-------- INFORMATION GIVEN

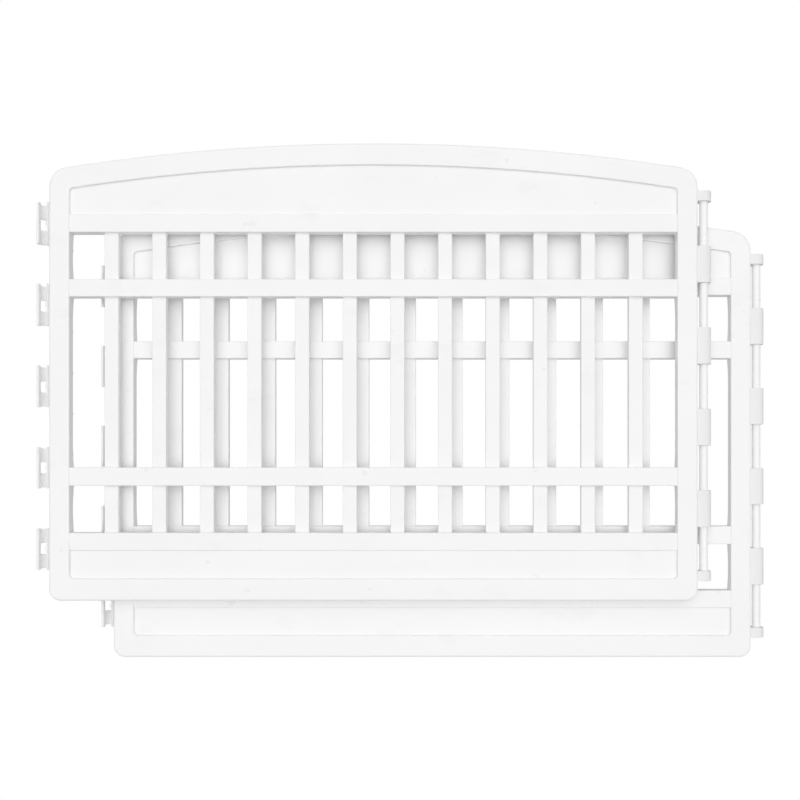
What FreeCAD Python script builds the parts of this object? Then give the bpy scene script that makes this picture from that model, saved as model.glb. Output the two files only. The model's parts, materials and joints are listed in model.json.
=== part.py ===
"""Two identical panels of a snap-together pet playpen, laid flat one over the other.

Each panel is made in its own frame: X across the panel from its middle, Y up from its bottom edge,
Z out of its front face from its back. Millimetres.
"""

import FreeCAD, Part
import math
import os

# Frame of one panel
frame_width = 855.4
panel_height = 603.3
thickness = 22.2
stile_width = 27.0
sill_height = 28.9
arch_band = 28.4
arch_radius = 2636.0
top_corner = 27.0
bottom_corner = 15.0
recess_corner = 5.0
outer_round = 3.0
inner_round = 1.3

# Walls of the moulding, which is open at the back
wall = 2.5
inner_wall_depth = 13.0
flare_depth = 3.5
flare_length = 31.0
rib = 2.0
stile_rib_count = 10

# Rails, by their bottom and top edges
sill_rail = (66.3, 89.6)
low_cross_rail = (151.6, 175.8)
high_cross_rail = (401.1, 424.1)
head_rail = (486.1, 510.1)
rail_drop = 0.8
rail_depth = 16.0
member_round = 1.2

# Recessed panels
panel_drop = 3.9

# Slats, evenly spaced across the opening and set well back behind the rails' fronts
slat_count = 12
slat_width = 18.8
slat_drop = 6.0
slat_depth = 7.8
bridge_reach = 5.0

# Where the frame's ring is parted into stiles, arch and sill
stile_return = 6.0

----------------
-------- INFORMATION GIVEN

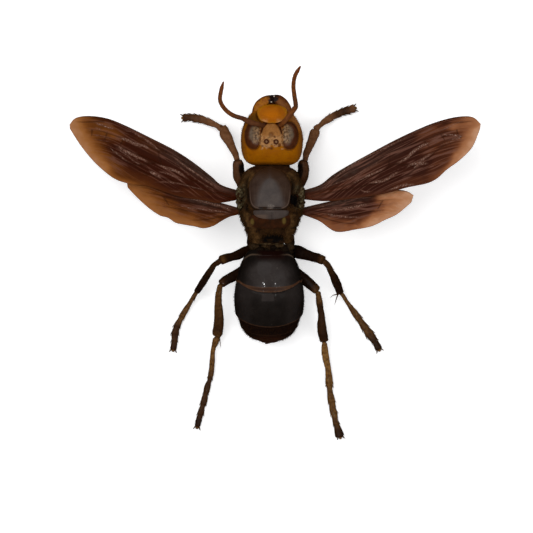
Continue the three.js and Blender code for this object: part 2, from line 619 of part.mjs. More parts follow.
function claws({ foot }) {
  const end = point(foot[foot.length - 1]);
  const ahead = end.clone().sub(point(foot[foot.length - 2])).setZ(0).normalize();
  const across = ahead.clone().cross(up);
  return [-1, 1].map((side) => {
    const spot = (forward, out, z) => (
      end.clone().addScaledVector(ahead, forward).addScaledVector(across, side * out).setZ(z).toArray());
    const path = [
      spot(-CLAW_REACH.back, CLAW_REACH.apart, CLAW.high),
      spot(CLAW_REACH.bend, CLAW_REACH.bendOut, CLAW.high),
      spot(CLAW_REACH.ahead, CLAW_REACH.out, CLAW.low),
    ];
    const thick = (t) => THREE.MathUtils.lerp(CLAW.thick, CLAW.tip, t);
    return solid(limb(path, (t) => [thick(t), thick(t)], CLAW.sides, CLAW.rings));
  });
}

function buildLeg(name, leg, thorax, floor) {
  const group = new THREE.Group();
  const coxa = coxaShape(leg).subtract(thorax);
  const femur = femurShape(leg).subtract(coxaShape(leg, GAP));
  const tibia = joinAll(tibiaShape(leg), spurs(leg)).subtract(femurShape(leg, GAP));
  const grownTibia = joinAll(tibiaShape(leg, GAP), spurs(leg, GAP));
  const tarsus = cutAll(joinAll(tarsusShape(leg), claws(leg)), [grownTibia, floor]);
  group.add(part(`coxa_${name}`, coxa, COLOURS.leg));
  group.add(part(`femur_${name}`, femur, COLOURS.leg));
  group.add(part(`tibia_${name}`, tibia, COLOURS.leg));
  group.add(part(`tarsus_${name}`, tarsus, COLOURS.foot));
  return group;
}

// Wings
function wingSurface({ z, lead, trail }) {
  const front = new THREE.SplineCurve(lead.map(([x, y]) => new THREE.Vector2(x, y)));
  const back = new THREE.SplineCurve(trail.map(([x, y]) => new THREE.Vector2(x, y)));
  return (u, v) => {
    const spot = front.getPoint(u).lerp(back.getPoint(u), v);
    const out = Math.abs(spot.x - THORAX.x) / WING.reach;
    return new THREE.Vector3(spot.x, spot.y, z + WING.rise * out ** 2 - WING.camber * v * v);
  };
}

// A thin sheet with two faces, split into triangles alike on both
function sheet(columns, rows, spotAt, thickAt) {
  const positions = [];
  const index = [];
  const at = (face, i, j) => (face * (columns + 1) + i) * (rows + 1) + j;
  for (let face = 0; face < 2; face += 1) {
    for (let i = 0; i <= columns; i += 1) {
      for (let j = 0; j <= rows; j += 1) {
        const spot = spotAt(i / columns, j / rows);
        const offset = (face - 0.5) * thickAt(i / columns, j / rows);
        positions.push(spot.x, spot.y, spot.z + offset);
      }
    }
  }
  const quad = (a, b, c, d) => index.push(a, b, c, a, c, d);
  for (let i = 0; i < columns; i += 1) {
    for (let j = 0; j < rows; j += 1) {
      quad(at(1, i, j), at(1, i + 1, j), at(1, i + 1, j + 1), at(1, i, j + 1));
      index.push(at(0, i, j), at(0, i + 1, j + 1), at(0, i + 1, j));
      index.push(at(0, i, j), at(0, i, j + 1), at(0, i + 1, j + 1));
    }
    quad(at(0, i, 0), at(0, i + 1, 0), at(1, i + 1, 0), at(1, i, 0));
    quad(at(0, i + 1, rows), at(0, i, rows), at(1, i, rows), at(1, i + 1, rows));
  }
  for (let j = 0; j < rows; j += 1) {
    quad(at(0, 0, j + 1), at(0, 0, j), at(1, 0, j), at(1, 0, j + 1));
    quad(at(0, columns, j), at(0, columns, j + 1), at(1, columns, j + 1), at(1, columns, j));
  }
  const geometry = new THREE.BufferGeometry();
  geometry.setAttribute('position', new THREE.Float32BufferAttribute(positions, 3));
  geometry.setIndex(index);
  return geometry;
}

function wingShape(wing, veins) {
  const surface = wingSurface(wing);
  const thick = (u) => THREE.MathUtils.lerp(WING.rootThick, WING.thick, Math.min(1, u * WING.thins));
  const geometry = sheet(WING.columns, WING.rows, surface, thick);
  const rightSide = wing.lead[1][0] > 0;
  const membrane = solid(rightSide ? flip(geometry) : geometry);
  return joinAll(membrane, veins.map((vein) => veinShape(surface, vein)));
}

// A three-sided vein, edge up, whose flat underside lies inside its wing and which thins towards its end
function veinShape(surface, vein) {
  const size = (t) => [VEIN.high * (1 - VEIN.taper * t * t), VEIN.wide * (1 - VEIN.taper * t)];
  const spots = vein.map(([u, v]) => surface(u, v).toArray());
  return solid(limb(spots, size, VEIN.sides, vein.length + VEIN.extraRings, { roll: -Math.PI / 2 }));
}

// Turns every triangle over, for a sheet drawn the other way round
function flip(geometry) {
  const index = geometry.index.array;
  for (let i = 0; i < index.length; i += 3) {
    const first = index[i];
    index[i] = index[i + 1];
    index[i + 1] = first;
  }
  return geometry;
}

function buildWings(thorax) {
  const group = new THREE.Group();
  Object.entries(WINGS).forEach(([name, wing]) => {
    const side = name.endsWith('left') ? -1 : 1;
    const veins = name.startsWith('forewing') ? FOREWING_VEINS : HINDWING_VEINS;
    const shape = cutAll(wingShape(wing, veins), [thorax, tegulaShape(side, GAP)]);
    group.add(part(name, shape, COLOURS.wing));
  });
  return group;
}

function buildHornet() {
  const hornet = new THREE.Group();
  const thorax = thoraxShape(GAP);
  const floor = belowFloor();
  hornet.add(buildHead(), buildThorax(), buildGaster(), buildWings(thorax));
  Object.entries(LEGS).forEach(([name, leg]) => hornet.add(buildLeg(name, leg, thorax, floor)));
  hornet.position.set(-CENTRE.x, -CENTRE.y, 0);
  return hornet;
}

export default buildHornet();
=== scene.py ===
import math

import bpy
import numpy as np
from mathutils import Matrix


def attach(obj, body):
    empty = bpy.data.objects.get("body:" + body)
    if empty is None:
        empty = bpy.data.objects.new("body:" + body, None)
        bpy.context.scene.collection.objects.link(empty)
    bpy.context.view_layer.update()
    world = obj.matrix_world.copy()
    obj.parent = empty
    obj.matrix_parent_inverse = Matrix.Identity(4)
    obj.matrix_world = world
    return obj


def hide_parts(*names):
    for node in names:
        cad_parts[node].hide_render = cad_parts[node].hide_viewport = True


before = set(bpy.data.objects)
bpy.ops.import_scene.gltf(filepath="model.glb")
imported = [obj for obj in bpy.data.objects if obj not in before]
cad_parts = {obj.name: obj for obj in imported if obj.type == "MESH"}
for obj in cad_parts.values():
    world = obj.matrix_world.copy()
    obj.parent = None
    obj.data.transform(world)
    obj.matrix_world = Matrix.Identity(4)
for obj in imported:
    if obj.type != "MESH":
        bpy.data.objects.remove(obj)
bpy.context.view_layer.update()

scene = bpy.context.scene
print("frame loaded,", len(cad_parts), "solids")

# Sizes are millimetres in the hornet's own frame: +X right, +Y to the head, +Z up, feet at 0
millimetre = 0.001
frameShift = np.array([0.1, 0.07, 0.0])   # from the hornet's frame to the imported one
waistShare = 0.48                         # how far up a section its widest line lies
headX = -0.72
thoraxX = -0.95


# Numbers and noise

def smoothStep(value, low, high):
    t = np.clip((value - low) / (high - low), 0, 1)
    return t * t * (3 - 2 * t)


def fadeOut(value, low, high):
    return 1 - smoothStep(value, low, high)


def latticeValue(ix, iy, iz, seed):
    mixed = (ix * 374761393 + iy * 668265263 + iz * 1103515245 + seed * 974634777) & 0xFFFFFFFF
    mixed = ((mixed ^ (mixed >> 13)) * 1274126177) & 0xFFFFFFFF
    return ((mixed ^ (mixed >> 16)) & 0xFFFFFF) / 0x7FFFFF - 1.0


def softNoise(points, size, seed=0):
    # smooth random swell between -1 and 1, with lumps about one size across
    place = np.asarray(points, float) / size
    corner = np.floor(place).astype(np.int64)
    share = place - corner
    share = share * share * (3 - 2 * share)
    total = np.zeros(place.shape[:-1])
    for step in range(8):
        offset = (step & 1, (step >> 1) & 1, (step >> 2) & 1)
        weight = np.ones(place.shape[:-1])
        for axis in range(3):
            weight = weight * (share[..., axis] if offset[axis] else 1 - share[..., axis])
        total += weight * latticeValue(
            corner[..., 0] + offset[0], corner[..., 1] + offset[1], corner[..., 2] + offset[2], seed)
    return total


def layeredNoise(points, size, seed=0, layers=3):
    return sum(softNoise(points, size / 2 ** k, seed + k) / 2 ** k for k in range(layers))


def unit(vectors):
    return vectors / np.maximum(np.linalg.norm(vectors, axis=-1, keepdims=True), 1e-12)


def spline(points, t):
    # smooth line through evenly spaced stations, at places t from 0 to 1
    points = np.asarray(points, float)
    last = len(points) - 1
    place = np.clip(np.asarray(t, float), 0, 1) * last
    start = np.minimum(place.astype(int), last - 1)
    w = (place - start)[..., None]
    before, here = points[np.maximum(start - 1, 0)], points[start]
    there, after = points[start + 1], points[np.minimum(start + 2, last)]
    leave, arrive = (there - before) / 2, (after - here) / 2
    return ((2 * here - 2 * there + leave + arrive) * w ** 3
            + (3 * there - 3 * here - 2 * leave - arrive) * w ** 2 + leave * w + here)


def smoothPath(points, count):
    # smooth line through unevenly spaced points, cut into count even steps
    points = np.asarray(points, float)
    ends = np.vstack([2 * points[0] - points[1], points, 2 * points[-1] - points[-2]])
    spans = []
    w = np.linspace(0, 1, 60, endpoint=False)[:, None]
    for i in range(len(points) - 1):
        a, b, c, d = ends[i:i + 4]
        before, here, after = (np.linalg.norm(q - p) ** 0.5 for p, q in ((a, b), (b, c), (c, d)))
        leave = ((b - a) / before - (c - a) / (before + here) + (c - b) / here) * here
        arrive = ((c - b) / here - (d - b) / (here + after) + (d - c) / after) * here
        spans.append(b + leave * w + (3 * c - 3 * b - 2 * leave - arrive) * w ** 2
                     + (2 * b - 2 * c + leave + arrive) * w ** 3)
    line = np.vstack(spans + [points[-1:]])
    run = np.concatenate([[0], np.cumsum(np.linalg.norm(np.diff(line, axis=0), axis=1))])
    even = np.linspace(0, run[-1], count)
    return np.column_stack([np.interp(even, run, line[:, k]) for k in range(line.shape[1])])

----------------
-------- INFORMATION GIVEN

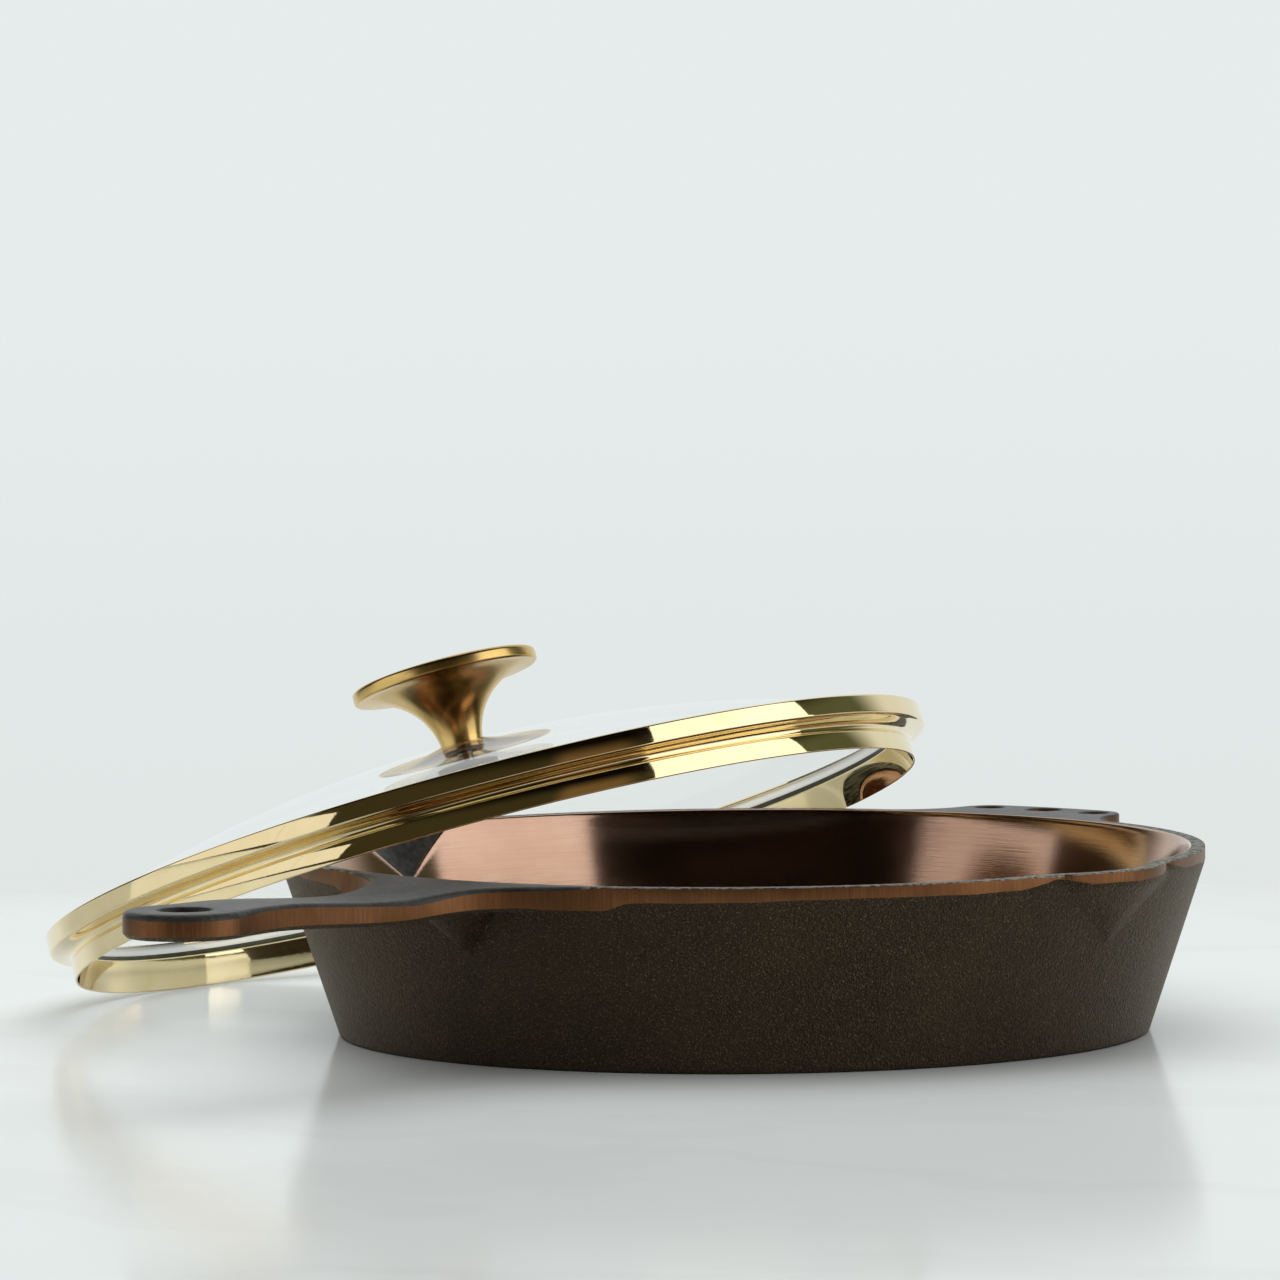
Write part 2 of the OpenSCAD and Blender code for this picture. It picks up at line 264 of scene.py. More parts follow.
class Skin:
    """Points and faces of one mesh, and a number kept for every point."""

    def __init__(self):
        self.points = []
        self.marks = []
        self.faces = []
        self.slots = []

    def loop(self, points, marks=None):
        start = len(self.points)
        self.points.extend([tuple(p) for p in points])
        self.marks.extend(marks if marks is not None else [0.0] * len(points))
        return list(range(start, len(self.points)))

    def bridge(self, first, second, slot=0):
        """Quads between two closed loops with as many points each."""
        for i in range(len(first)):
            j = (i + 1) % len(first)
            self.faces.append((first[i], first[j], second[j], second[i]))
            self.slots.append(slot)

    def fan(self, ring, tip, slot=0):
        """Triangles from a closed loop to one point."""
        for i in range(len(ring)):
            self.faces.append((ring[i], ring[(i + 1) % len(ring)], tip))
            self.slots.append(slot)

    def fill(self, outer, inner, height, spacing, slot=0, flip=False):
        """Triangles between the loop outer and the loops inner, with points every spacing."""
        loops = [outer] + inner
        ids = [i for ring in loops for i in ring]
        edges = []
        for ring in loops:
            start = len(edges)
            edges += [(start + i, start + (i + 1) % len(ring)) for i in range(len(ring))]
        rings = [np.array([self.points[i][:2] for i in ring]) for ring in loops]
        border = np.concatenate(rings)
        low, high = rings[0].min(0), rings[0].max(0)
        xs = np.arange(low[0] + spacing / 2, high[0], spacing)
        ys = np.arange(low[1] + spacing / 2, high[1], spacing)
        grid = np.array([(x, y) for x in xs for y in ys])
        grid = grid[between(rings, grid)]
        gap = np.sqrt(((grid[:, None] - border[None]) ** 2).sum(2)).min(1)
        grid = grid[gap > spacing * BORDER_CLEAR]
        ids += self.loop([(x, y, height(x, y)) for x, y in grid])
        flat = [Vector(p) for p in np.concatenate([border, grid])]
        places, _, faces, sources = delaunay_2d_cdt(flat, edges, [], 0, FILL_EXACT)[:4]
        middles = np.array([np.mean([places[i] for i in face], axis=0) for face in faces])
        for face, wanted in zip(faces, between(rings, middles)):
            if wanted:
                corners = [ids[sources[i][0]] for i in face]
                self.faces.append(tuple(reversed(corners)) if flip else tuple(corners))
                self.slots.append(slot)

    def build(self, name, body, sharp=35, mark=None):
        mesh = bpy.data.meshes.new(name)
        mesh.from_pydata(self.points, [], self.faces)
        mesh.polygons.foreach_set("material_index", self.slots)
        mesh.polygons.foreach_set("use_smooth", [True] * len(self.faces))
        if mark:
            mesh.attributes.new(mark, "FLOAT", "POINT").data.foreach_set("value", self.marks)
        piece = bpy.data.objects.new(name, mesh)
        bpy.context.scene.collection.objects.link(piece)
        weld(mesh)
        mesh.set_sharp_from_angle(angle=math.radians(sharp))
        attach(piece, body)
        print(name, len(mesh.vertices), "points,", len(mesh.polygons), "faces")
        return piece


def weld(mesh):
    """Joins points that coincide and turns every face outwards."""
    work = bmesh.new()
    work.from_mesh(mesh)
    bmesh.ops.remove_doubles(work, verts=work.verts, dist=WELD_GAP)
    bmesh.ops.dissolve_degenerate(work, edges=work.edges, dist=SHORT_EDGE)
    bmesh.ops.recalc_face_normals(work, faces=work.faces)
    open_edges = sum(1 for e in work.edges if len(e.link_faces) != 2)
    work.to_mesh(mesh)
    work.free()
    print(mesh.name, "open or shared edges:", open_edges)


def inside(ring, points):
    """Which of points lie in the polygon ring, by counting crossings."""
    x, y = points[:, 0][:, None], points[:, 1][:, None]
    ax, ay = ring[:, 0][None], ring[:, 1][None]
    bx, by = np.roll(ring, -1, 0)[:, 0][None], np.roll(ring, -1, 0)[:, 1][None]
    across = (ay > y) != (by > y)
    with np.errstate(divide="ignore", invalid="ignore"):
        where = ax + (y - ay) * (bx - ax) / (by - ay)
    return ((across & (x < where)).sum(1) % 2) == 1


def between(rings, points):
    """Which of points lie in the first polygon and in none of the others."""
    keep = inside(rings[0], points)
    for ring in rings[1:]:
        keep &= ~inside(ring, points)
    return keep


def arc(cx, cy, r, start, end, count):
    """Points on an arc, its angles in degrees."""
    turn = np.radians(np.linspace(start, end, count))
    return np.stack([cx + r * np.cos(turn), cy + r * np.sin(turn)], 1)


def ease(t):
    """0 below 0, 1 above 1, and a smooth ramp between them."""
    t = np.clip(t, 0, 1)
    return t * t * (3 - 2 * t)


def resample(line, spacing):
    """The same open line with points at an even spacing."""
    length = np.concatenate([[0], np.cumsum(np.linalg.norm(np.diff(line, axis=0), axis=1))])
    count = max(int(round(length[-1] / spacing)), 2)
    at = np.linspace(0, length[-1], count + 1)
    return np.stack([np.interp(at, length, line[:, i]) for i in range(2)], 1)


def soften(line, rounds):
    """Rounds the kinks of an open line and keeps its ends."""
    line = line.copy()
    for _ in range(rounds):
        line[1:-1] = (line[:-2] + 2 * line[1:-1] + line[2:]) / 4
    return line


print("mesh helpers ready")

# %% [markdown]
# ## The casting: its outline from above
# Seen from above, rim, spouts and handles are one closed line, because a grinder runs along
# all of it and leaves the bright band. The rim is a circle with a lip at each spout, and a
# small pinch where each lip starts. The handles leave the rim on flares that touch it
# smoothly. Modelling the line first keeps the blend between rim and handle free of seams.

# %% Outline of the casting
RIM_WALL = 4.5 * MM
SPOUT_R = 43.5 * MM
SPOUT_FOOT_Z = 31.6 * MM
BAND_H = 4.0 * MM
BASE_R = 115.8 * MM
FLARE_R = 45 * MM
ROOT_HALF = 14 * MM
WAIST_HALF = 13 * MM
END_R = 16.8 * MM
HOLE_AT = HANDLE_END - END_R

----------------

GOAL OF THE EXERCISE: The lines from the one containing "const thorax = thoraxShape(GAP);" to the one containing "obj.matrix_parent_inverse = Matrix.Identity(4)", both included, are to be extracted exactly; give no other line.

EXERCISE SOLUTION:
  const thorax = thoraxShape(GAP);
  const floor = belowFloor();
  hornet.add(buildHead(), buildThorax(), buildGaster(), buildWings(thorax));
  Object.entries(LEGS).forEach(([name, leg]) => hornet.add(buildLeg(name, leg, thorax, floor)));
  hornet.position.set(-CENTRE.x, -CENTRE.y, 0);
  return hornet;
}

export default buildHornet();
=== scene.py ===
import math

import bpy
import numpy as np
from mathutils import Matrix


def attach(obj, body):
    empty = bpy.data.objects.get("body:" + body)
    if empty is None:
        empty = bpy.data.objects.new("body:" + body, None)
        bpy.context.scene.collection.objects.link(empty)
    bpy.context.view_layer.update()
    world = obj.matrix_world.copy()
    obj.parent = empty
    obj.matrix_parent_inverse = Matrix.Identity(4)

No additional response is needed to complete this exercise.